Increased scrutiny can be challenging, but it also creates an opportunity for organisations to strengthen their governance and financial discipline. Organisations that invest in clear reporting, sound controls, and defensible allocation methods are better placed to:

  • Demonstrate accountability to funders and stakeholders
  • Strengthen trust and credibility
  • Reduce the risk of adverse findings, funding impacts, and reputational damage.

The objective is not only compliance, but confidence. Confidence that your organisation can clearly explain and support how funds have been used, including administrative and overhead costs, if its practices are closely examined.

How BDO can help

We support NFP organisations to strengthen financial governance, improve compliance frameworks, and respond to regulatory scrutiny. Our forensic and advisory teams provide practical support and help organisations assess risk, review cost-allocation approaches, and strengthen their control environment.

Independent reviews and targeted forensic analysis of high-risk cost areas can help organisations identify issues early, address weaknesses, and respond more confidently to scrutiny.
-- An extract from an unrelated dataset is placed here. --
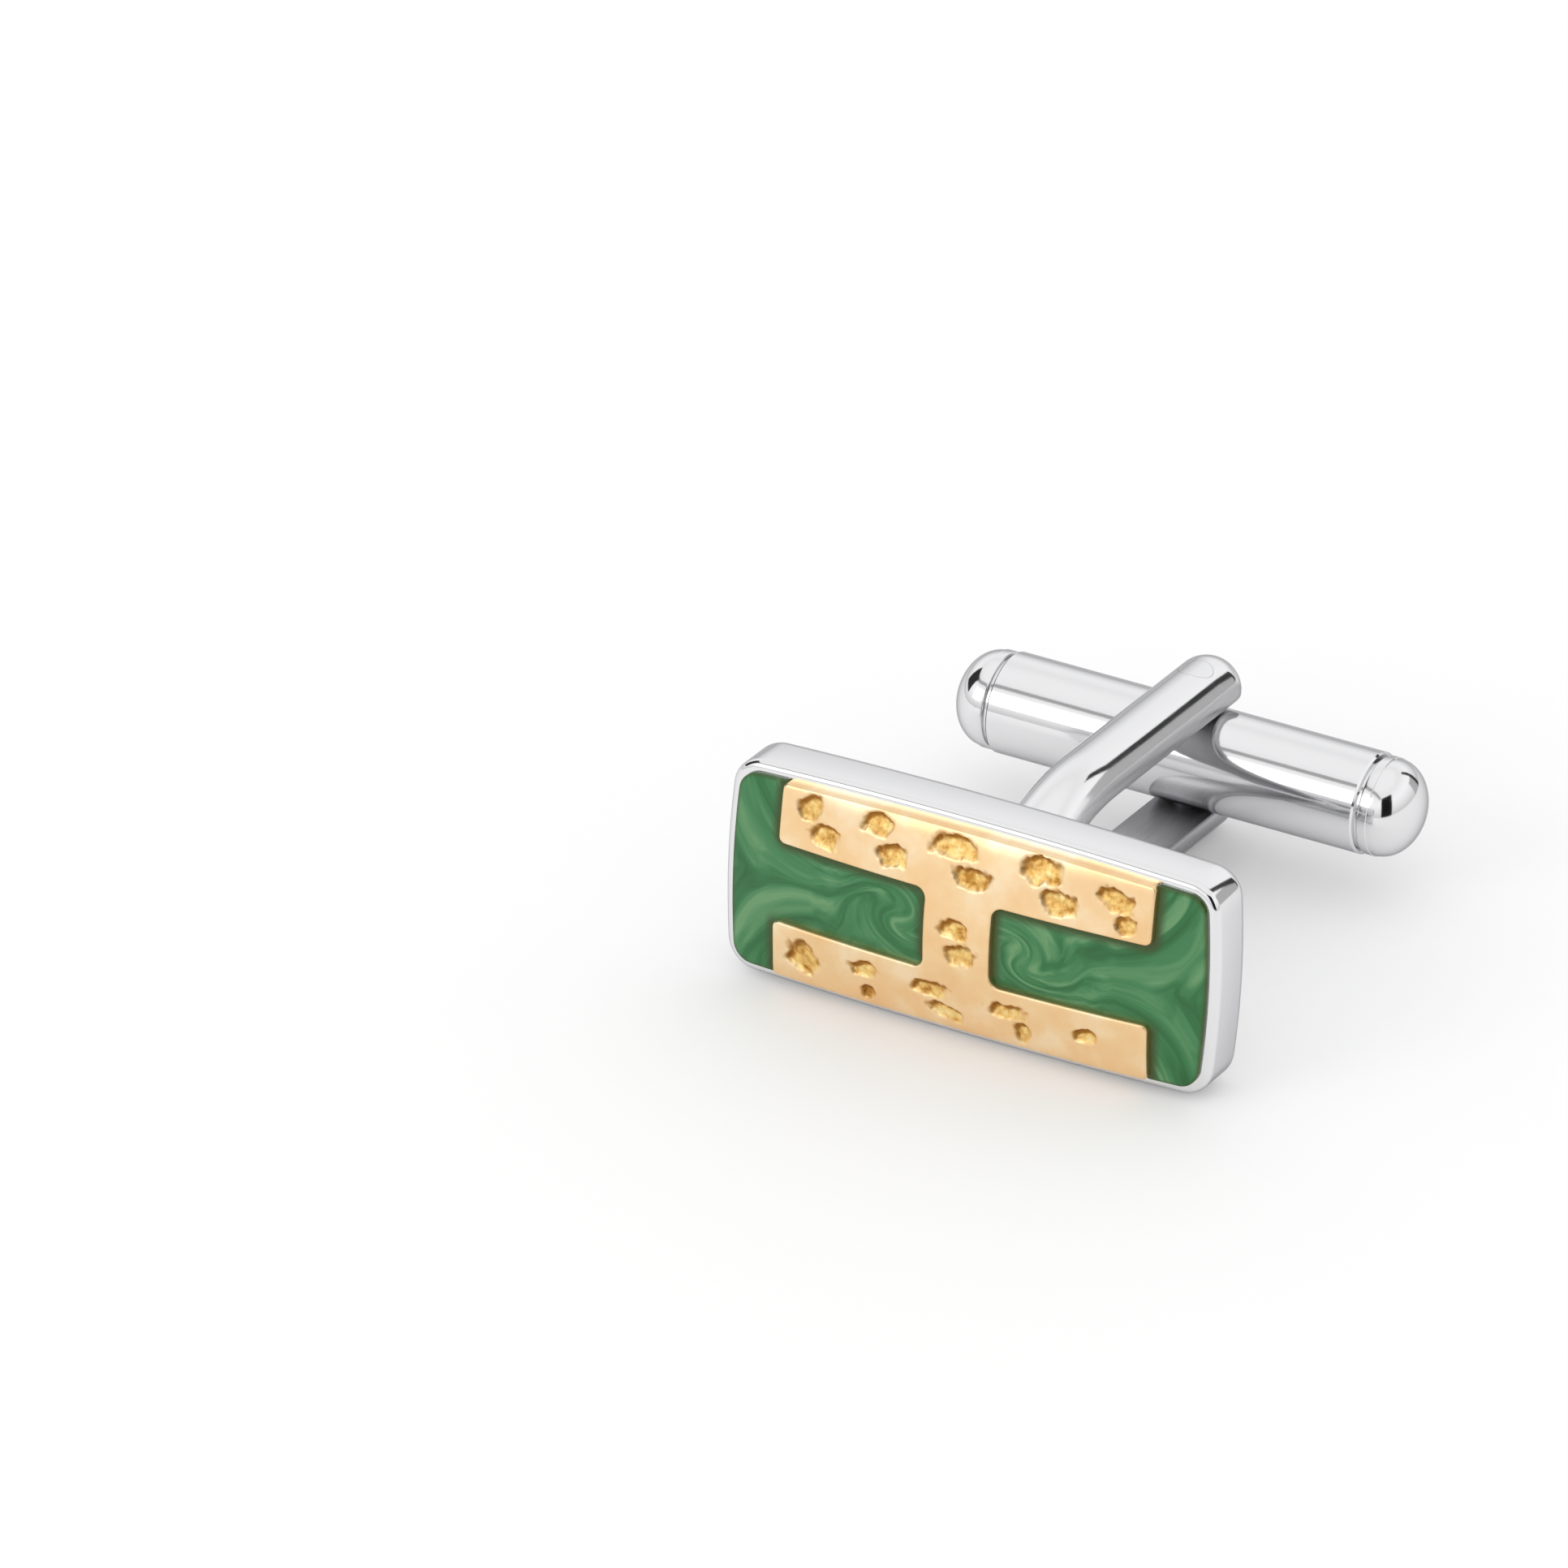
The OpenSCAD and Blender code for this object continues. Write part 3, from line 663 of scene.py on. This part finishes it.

Whether you are reviewing current practices or responding to specific concerns, we can help you assess risk, implement improvements, and strengthen your operating model. Contact our team today.

Key takeaways

Funding scrutiny is becoming more targeted and evidence-based
  • Government reviews are increasingly data-driven and focused on how funds are applied, requiring NFPs to clearly evidence that spending aligns with funding agreements and intended outcomes.
Administrative costs must be defensible and well-documented
  • Overhead and shared costs are a key area of scrutiny, and without clear allocation methodologies and supporting rationale, organisations risk challenges, disputes or findings of non-compliance. 
Proactive governance and controls reduce funding and reputational risk
  • Strong financial controls, documented policies and regular internal review enable NFPs to respond confidently to scrutiny, strengthening stakeholder trust and reducing the risk of adverse funding outcomes.